Other community members said the city’s unwillingness to commit to any longer than eight weeks is “racist.”
Asked about the future of the pilot program, Wong pointed to an expansion of what the city calls a “Unified Care Team,” that involves workers making contact with people living on the streets, developing relationships, and encouraging them to move to shelters, which expedites cleaning up of encampments.
Other pressing needs
With the lack of police presence, community safety plans have called for the hiring of security guards—unarmed or armed—to patrol the neighborhood. Many businesses are trapped in multi-year leases while their insurance companies will no longer cover them, due to the ongoing multiple break-ins, smashing of windows, burglaries, and armed robberies that have become routine. Chow proposed at the meeting that the city underwrite insurance for CID businesses that could not get coverage.
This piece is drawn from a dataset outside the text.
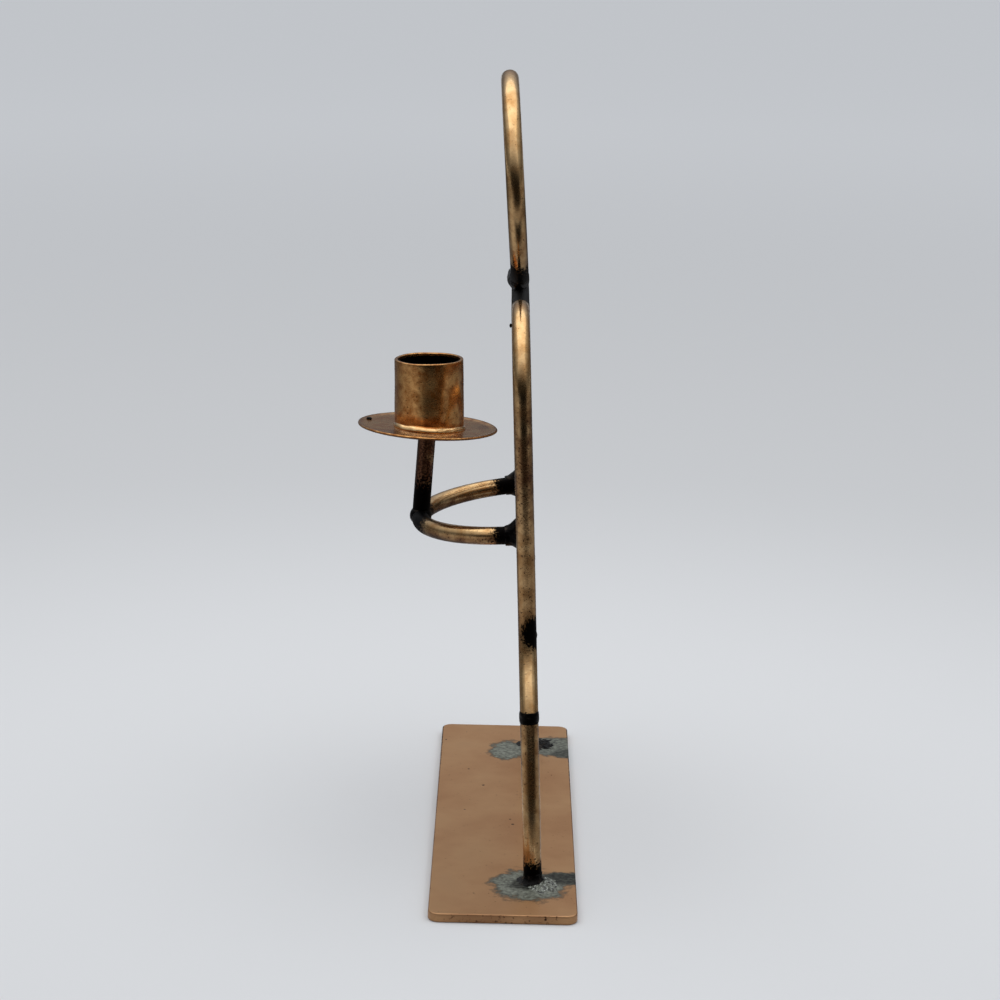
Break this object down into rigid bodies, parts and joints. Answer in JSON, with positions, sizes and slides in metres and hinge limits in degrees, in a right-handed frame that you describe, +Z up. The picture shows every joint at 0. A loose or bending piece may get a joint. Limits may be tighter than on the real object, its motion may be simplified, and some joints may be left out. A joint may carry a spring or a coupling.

“We need the city to pick up insurance for the businesses,” he said. The city also needs to help businesses take down the boards covering their storefronts, he said.
In his emailed responses, Wong did not exclude any possibility, although he was not responding to specific community complaints.
“At this meeting, we were asked about the temporary nature of the pilot program and how it could be made permanent. As such, there are elements of the mayor’s proposed budget that support these expressed priorities of the CID,” he said.
“The intent of this meeting was to listen and respond to community needs.”
Support for the mayor’s budget
Some community members came away with the impression that the city was asking them to show their support for the mayor’s budget in order for them to receive any support. Irigon said his takeaway was that the city was saying, “You won’t get any support for public safety unless you support our budget and increased funding for the SPD.”
Lau said, “They encouraged people to go to the city budget meeting.”
Others thought the primary purpose of the meeting was to encourage community members to attend the city council budget meeting in support of the budget. Still, longtime political observers say that, for the most part, the city council passes the mayor’s budget with relatively little change.
Wong said, “Public safety improvements in the Chinatown-International District are not reliant on public support for the mayor’s budget, but sustainable improvements do require adequate funding for the mayor’s priorities.”
Join the SPD
Officials also made a plea for community members to join the SPD. Some attendees were outraged and pointed to the lack of any Asian Americans in the command staff (Capt. Steve Hirjak recently sued the SPD for discrimination).
“Residents across the city are encouraged to apply to join the police service—something we highlight at meetings across the city. Mayor Harrell believes the SPD should reflect the diversity of our city with a commitment to community policing. Having officers who are from our communities and know our communities will only enhance their ability to serve the community,” said Wong.
Many who attended the meeting were cautiously optimistic about future engagement.
“You’ve got to give people the benefit of the doubt, otherwise you’re not going to work together,” said Connie So, president of OCA Asian Pacific Advocates of Greater Seattle and a teaching professor in American Ethnic Studies at the University of Washington. “But you also have to call them out and people don’t always do that.”
At a recent King County Council budget hearing, community organizer and CID Public Safety Council member Gary Lee shared a map showing the 18 shelters in the vicinity of the CID.
Lee said he shared this information during the meeting with Harrell and Wong and explained the concentration of shelters was due to hazy zoning requirements.
The officials promised to follow up with him, and he sent them an email asking for a meeting.